I have helped plan seven graduation ceremonies at my high school. This includes everything from renting 2,500 chairs for the audience (we graduate on the baseball field) to auditioning student speakers and performers. For most of those seven years I have also read the names of the graduates alongside my fellow assistant principal – surely the most stressful task of all, as we want to make sure their special moment on stage isn’t marred by bad pronunciation.
Despite the stress of putting on the show (my next career: concert promoter), I always love our ceremonies. Other than brief comments from a school faculty member (one year was a retiring counselor; another year a long-time teacher going to another school; other years the Principal), the ceremony is made up entirely of student speeches and performances. This year I had the honor of being the faculty speaker, and I realize in retrospect that the 20 or so student speeches that we heard at auditions influenced my core message. Many shared their deeper questions and doubts at moving into adulthood, and about the purpose of education – in fact, some of the better pieces did not make the cut because they were too brutally honest. They were introspectively celebratory; they were vulnerable and humble.
Written words add up fast when you speak them – 2,500 people sitting under a hot sun want to hear a message, not a lecture. I’m known to be a rambler, so my 2.5 pages got down to one through about 10 drafts (refer to picture above). 444 words meant about three-and-a-half minutes – maybe four. My wonderful team – Principal Liz Seabury and AP Chad Stuart – were my primary editors and coaches, along with a read-through for my English teacher Mom.
Kids always bring beach balls to toss around during the ceremony, which I’ve always enjoyed – yes, this is a serious ceremony, but I appreciate them introducing a little levity and mirth into what can’t help but feel like another class period (here we are again, sitting and listening to other people talk for 90 minutes). I added in a quick mention of the beach balls during the speech – maybe the its best moment, taking in the unexpected and rolling with it (though I must be honest – I did expect it!).
It was also a goodbye speech of sorts, as I’ll be moving to a new school in the fall – leaving behind a very familiar and comfortable place for something new and uncertain.

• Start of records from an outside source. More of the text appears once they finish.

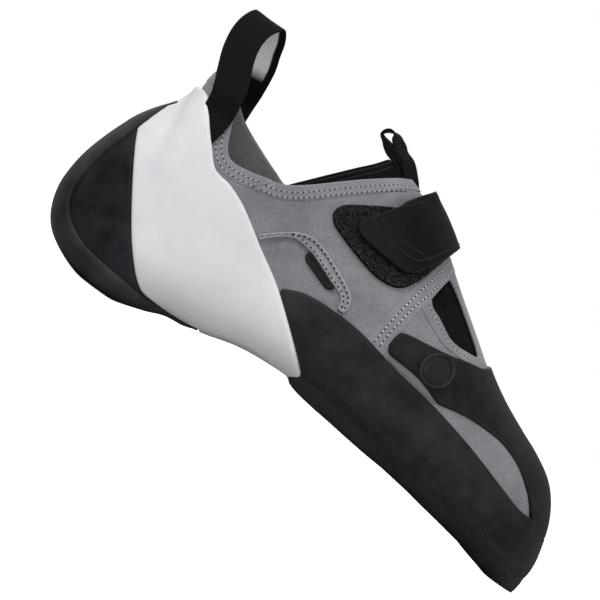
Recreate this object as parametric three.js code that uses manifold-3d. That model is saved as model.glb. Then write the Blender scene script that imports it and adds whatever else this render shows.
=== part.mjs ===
// A climbing shoe for the right foot: a hollow upper held by a rubber rand, a tension band round the
// heel, a heel cup with its wear strip, a half outsole, a toe patch, a tongue and one closing strap.
// Millimetres. +X runs from heel to toe, +Z is up and -Y is the outer side of the foot.
// The origin is on the floor, under the middle of the heel.
import * as THREE from "three";
import { mergeVertices } from "three/addons/utils/BufferGeometryUtils.js";
import Module from "manifold-3d";

const wasm = await Module();
wasm.setup();

// Sizes of the last, over the outside of the upper
const shoeLength = 250;
const instepHeight = 120;
const ballWidth = 85;

// Thickness of each layer, and the gap left between layers that are glued together
const glueGap = 0.3;
const upperWall = 1.8;
const insoleThickness = 2;
const tongueThickness = 1.6;
const randThickness = 1.6;
const cupThickness = 1.6;
const bandThickness = 2;
const archThickness = 1.6;
const heelStripThickness = 1.8;
const outsoleThickness = 4.2;
const outsoleEdge = 0.35;
const toePatchThickness = 1.2;
const roundelRise = 0.6;
const sideSeamRise = 0.7;
const padThickness = 1.8;
const strapThickness = 3;
const tagThickness = 1.6;
const webbingThickness = 1.1;

// Other sizes that can be set by themselves
const flatDepth = 0.7;
const heelLoopWidth = 14.2;
const tongueLoopWidth = 11;
const roundelRadius = 7;
const tagLength = 17;
const tagWidth = 4.6;
const throatSlitWidth = 13;
const soleOpeningShare = 0.55;

// The tables give lengths in 250ths of the shoe's length, heights in 120ths of the instep height
// above the sole, and widths in 85ths of the ball width
const lengthPart = shoeLength / 250;
const heightPart = instepHeight / 120;
const widthPart = ballWidth / 85;
const heelMiddle = 38;

// How far the rubber under the upper lifts the last from the floor, at the heel and at the forefoot
const heelLift = 2 * glueGap + cupThickness + heelStripThickness - flatDepth;
const foreLift = 2 * glueGap + randThickness + outsoleThickness - flatDepth;
const liftStart = 60;
const liftEnd = 130;

const ringCount = 27;
const pointsAround = 22;
const stepsEach = 2;

// Where the cutting outlines end, past the shoe: in table parts along it and up it, and in
// millimetres across it
const pastHeel = -20;
const pastToe = 262;
const pastTop = 190;
const pastFloor = -40;
const sideReach = ballWidth;

// Where pieces end along the underside, in table parts
const stripFront = 69;
const cupFront = 83.8;
const archRear = 84.2;
const archFront = 126.2;
const randRear = 126.6;
const outsoleRear = 124.5;

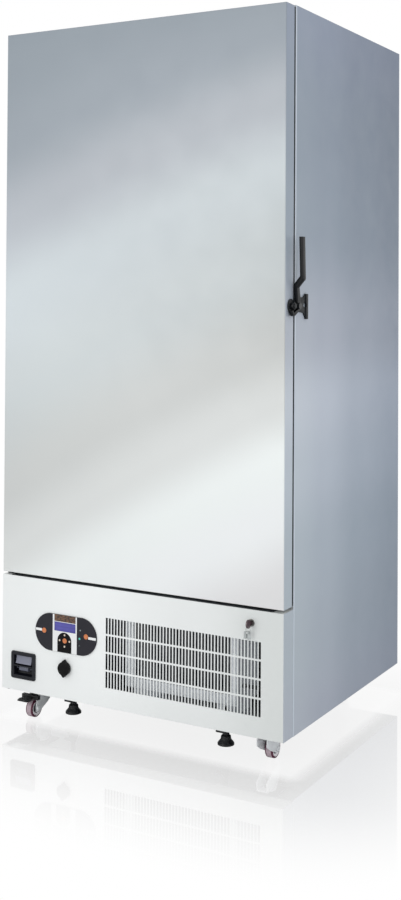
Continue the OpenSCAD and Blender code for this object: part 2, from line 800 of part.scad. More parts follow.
module control_fascia() {
    end_r = fascia_h / 2;
    color("#35343B") difference() {
        thick_y([front_y - fascia_t, front_y])
            round_rect([from_left(fascia_x - fascia_w / 2), from_left(fascia_x + fascia_w / 2)],
                       [above_box(fascia_z - end_r), above_box(fascia_z + end_r)], end_r - 0.01);
        slab([from_left(display_x - display_w / 2), from_left(display_x + display_w / 2)],
             [front_y - fascia_t - 1, front_y + 1],
             [above_box(display_z - display_h / 2), above_box(display_z + display_h / 2)]);
        for (k = key_places)
            rod_y(key_r + key_hole_gap, from_left(k[0]), [front_y - fascia_t - 1, front_y + 1],
                  above_box(k[1]));
    }
}

module display_window() {
    color("slateblue")
        slab([from_left(display_x - display_w / 2), from_left(display_x + display_w / 2)],
             [front_y - fascia_t + 0.6, front_y],
             [above_box(display_z - display_h / 2), above_box(display_z + display_h / 2)]);
}

module control_board() {
    reach = 8;
    board_x = [from_left(left_key_x - 18), from_left(right_key_x + 18)];
    board_z = [above_box(knob_z - 14), above_box(fascia_z + fascia_h / 2 - 10)];
    switch_y = front_y + key_flange_t + 0.3 + key_travel + 0.3;
    color("darkgreen") difference() {
        union() {
            slab(board_x, [board_y, board_y + board_t], board_z);
            slab([from_left(display_x - display_w / 2 + 6), from_left(display_x + display_w / 2 - 6)],
                 [front_y + panel_t, board_y],
                 [above_box(display_z - display_h / 2 + 4), above_box(display_z + display_h / 2 - 4)]);
            for (k = key_places) rod_y(4, from_left(k[0]), [switch_y, board_y], above_box(k[1]));
            rod_y(8, from_left(knob_x), [front_y + panel_t + 0.5, board_y + reach], above_box(knob_z));
            for (x = board_x, z = board_z)
                rod_y(3, x + (x < board_x[1] ? 5 : -5), [front_y + panel_t, board_y],
                      z + (z < board_z[1] ? 5 : -5));
        }
        rod_y(knob_shaft_r + turning_gap, from_left(knob_x), [front_y, board_y + reach - 2],
              above_box(knob_z));
    }
}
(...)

Class of 2014, I have a confession to make: I love to paint landscapes (you know: easel, palette, brushes, French music playing in the background…). I have thought a lot about WHY I love painting so much – why this “hidden talent” is always with me, even over the stretches of time when I’m not painting. Bay Area artist Richard Diebenkorn said it well about the process of beginning a painting: “Attempt what is not certain. Certainty may or may not come later. It may then be a valuable delusion.” While life is full of the routine and inevitable, I think we are attracted to our hidden talents because they feel uncertain and don’t have a fixed outcome. Through these pursuits we create fresh knowledge rather than merely consume it; the sensation is akin to lava pouring out of a volcano, or walking along pathways that get us lost in the woods. They introduce us to the magic of being a beginner – seeing the world with fresh, nimble eyes, stepping lightly and freely.

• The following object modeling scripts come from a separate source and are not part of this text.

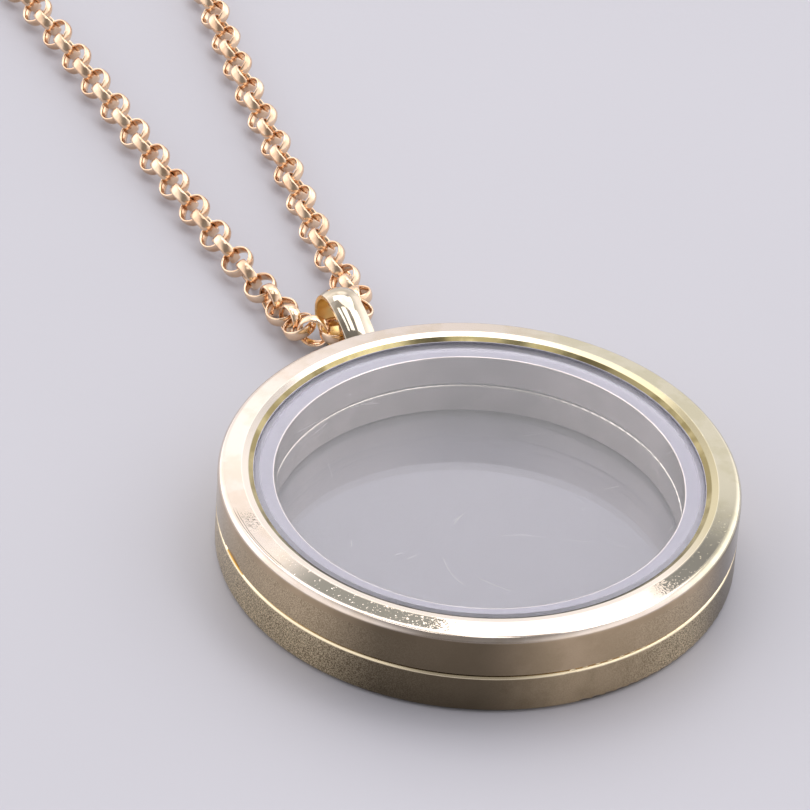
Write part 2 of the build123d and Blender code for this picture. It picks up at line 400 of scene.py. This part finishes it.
class Finish(Tree):
    """A material made of one shader."""

    def __init__(self, name):
        self.material = bpy.data.materials.new(name)
        super().__init__(self.material)
        self.shader = self.nodes["Principled BSDF"]

    def done(self, colour, rough, **others):
        self.join(self.shader.inputs["Base Color"], colour)
        self.join(self.shader.inputs["Roughness"], rough)
        for name, value in others.items():
            self.join(self.shader.inputs[name.replace("_", " ")], value)
        return self.material


class CaseGold(Finish):
    """The case's worn gold. The place on the case's profile decides its look."""

    def __init__(self):
        super().__init__("case_gold")
        self.x, y, self.z = self.split(self.place)
        self.radius = self.from_axis()
        self.angle = self.math("ARCTAN2", y, self.x)
        self.cloud = self.noise(2.2 * MM, detail=3.0, roughness=0.6)
        self.fine = self.noise(0.16 * MM, roughness=0.6)
        self.find_profile()
        self.find_sanding()

    def away_from(self, degrees):
        """The angle round the case from this one, whichever way round is shorter."""
        gap = self.math("SUBTRACT", self.angle, math.radians(degrees))
        return self.math("ABSOLUTE", self.math("WRAP", gap, math.pi, -math.pi))

    def find_profile(self):
        """How far, from 0 to 1, a point belongs to each part of the profile."""
        z, radius = self.z, self.radius
        self.on_top = self.ramp(z, WALL_TO, RIM_FROM)
        lip = self.below(radius, LIP_RADIUS, blur=0.03 * MM)
        self.lip = self.product(self.on_top, lip)
        bevel = self.below(radius, BEVEL_RADIUS - 0.01 * MM, blur=0.03 * MM)
        self.bevel = self.product(self.on_top, bevel)
        self.flat = self.product(
            self.on_top,
            self.above(radius, BEVEL_RADIUS + 0.04 * MM, blur=0.06 * MM),
            self.below(radius, CASE_RADIUS - 0.42 * MM, blur=0.06 * MM),
        )
        self.inside = self.below(radius, POCKET_RADIUS + 0.02 * MM, blur=0.01 * MM)
        self.chamber = self.below(radius, WINDOW_RADIUS + 0.08 * MM, blur=0.04 * MM)
        self.outside = self.ramp(radius, POCKET_RADIUS + 0.3 * MM, CASE_RADIUS - 0.2 * MM)
        self.lower = self.below(z, SEAM_HEIGHT, blur=0.02 * MM)
        seam_edge = self.above(z, SEAM_HEIGHT - 0.21 * MM, blur=0.03 * MM)
        self.seam_edge = self.product(self.lower, seam_edge)

    def find_sanding(self):
        """How sanded the walls are: most below the seam, and least near one angle."""
        away = self.angle_ramp(self.away_from(UNSANDED_ANGLE), *SANDED_REACH)
        self.grainy = self.scaled(away, 1 - LEAST_GRAINY, LEAST_GRAINY)
        walls = self.ramp(self.z, PLAIN_FROM, SANDED_TO)
        walls = self.product(walls, self.rest_of(self.seam_edge))
        level = self.scaled(self.lower, SANDED_MORE_UNDER_SEAM, SANDED_OVER_SEAM)
        self.sanding = self.product(self.grainy, walls, level)

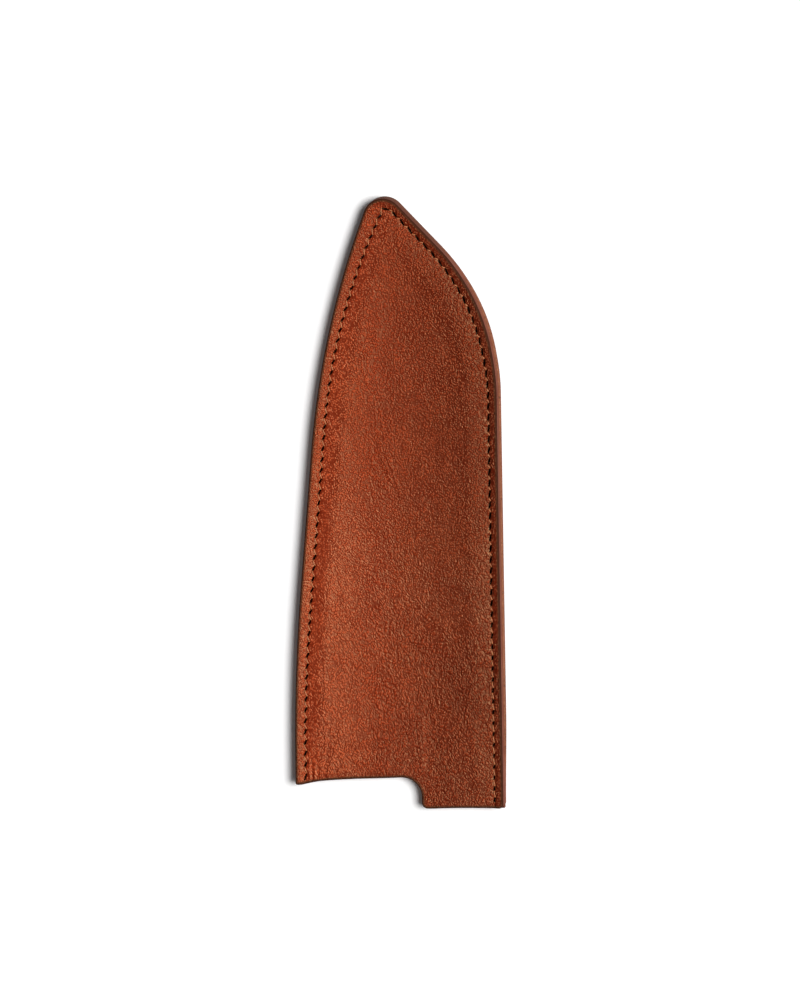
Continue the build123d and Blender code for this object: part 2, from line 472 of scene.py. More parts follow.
# Pocket between the welts, and how far its hollow reaches to each side at a height up the sheath
pocket = side + (welt_width + hollow_margin) * left_normals(side)
kept = measured(pocket, side)[0] > welt_width + hollow_margin - 0.05
pocket = pocket[kept]
pocket_tip = pocket[:, 1].argmax()
pocket_tip_y = pocket[pocket_tip, 1]


def pocket_sides(height):
    """Least and greatest X of the hollow at heights up the sheath."""
    right = pocket[: pocket_tip + 1]
    left = pocket[pocket_tip:][::-1]
    return np.interp(height, left[:, 1], left[:, 0]), np.interp(height, right[:, 1], right[:, 0])


def hollow(points):
    """How deep the front panel sinks between the welts."""
    left, right = pocket_sides(points[:, 1])
    half = np.maximum((right - left) / 2, 0.01)
    share = (points[:, 0] - (left + right) / 2) / half
    widest = sheath_width / 2 - welt_width
    fade = smooth(0, sag_fade_below_tip, pocket_tip_y - points[:, 1])
    above_mouth = np.maximum(mouth_distance(points), 0) / mouth_lift_reach
    fade = fade * (1 - mouth_lift * np.exp(-(above_mouth**2)))
    return sag_depth * fade * np.minimum(half / widest, 1) * np.maximum(1 - share**2, 0)


def rim_drop(distance, radius):
    """How far a rounded edge has dropped at a distance from the outline."""
    inside = np.clip(distance, 0, radius)
    return radius - np.sqrt(np.maximum(radius**2 - (radius - inside) ** 2, 0))


def stitch_phase(along):
    """How many stitches along the seam a place is, and whether it lies between the end holes."""
    phase = np.interp(along, hole_distances, np.arange(len(hole_distances)))
    return phase, (along > hole_distances[0]) & (along < hole_distances[-1])


def thread_side(across, along):
    """Distance from the line that the slits and the strands between them make."""
    phase, sewn = stitch_phase(along)
    swing = np.interp(along, hole_distances, strand_swings)
    return across + sewn * swing * np.sin(2 * math.pi * phase)


def groove_depth(rim, across, along):
    """Depth of the seam's groove. Across is positive towards the outline."""
    width = np.maximum(rim + across - rim_radius, 1.0)
    outer = np.clip(1 - across / width, 0, 1)
    inner = np.clip(1 + across / inner_slope_width, 0, 1)
    past_end = np.maximum(along - hole_distances[-1], hole_distances[0] - along)
    kept = 1 - end_groove_loss * smooth(end_groove_start, end_groove_full, past_end)
    outer_drop = flange_slope_depth * kept * outer**outer_slope_power
    inner_rise = flange_slope_depth * kept - plateau_drop
    inner_drop = plateau_drop + inner_rise * inner**inner_slope_power
    pinch = pinch_depth * kept * np.exp(-((thread_side(across, along) / pinch_width) ** 2))
    return np.where(across > 0, outer_drop, inner_drop) + pinch


def lips(across, along):
    """Leather that swells beside each thread and is drawn down at each slit."""
    phase, sewn = stitch_phase(along)
    between = 0.5 - 0.5 * np.cos(2 * math.pi * phase)
    beside = np.exp(-(((np.abs(thread_side(across, along)) - lip_place) / lip_width) ** 2))
    return sewn * lip_height * beside * (between - lip_level)


def waves(points, count, shortest, longest, seed):
    """Smooth random swell from waves in all directions, about 1 high."""
    source = np.random.default_rng(seed)
    total = np.zeros(len(points))
    for _ in range(count):
        heading = source.uniform(0, 2 * math.pi)
        length = source.uniform(shortest, longest)
        phase = source.uniform(0, 2 * math.pi)
        run = points @ np.array((math.cos(heading), math.sin(heading)))
        total += np.sin(2 * math.pi * run / length + phase)
    return total / math.sqrt(count)


# Soft folds of the front panel, by pixels of the photograph: from, by way of, to, depth and width
middle_creases = [
    ((372, 440), (382, 470), (399, 502), 0.16, 0.9),
    ((376, 444), (387, 466), (396, 494), 0.11, 0.42),
    ((386, 448), (393, 464), (400, 484), 0.11, 0.42),
    ((381, 450), (389, 470), (395, 488), 0.10, 0.4),
    ((371, 452), (378, 470), (385, 492), 0.10, 0.42),
    ((394, 474), (400, 486), (404, 502), 0.10, 0.4),
    ((404, 480), (407, 490), (410, 506), 0.09, 0.4),
    ((375, 400), (378, 418), (380, 438), 0.09, 0.4),
    ((382, 404), (383, 420), (386, 436), 0.08, 0.4),
    ((429, 460), (433, 470), (438, 484), 0.08, 0.4),
    ((366, 478), (370, 492), (373, 508), 0.08, 0.4),
]
upper_folds = [
    ((386, 400), (384, 344), (412, 324), 0.12, 2.4),
    ((412, 324), (442, 332), (448, 372), 0.12, 2.4),
]
mouth_corner_folds = [
    ((313, 783), (312, 775), (313, 766), 0.32, 0.4),
    ((310, 774), (311, 768), (313, 761), 0.26, 0.36),
    ((318, 782), (318, 774), (319, 762), 0.24, 0.6),
    ((324, 782), (325, 770), (329, 752), 0.20, 0.9),
    ((302, 784), (303, 779), (304, 773), 0.30, 0.5),
]
side_folds = [
    ((330, 560), (338, 600), (332, 650), 0.10, 2.2),
    ((452, 436), (458, 480), (452, 520), 0.08, 2.6),
]
folds = middle_creases + upper_folds + mouth_corner_folds + side_folds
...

We associate being “educated” with wisdom – something we work to acquire and earn over time. So…when do we get there? When can we consider ourselves – and be considered – wise? Wisdom seems to bring about a guarantee of certainty, an antidote to chaos – in the face of difficulty, the wise person has an answer. But what if the most profound wisdom is the simple confidence that we have more questions than answers in life? While answers seek to assert control over a situation, well-thought questions reinforce a deeper truth: life is both a beautiful journey and an uncertain search.
I will offer you exactly one sliver of advice: seek out the people, ideas and pursuits that challenge your assumptions, expand the boundaries of your perception, and free you from the limits you unknowingly place on what is and isn’t possible. They will be your best teachers and your most honest friends; they will remind you that uncertainty is the rule and certainty is, in the end, just a valuable delusion we tell ourselves from time to time.

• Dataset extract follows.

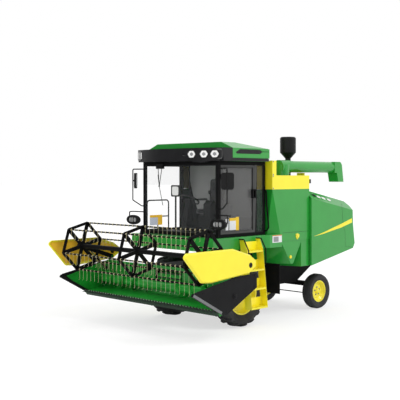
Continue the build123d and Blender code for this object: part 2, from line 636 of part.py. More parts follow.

Maya Angelou said it wisely: “Education helps one cease being intimidated by strange situations.” Your education begins to matter when you encounter unique and unforeseen places, ideas, and people. As you step away from this campus and the certainties of formal education, remember to embrace uncertainty as your friend, mentor, creative companion, and muse – the means by which you will make your greatest contributions. Class of 2014: welcome the unpredictable, nurture the interests that make you feel the most alive, and forever cultivate the wisdom of the beginner.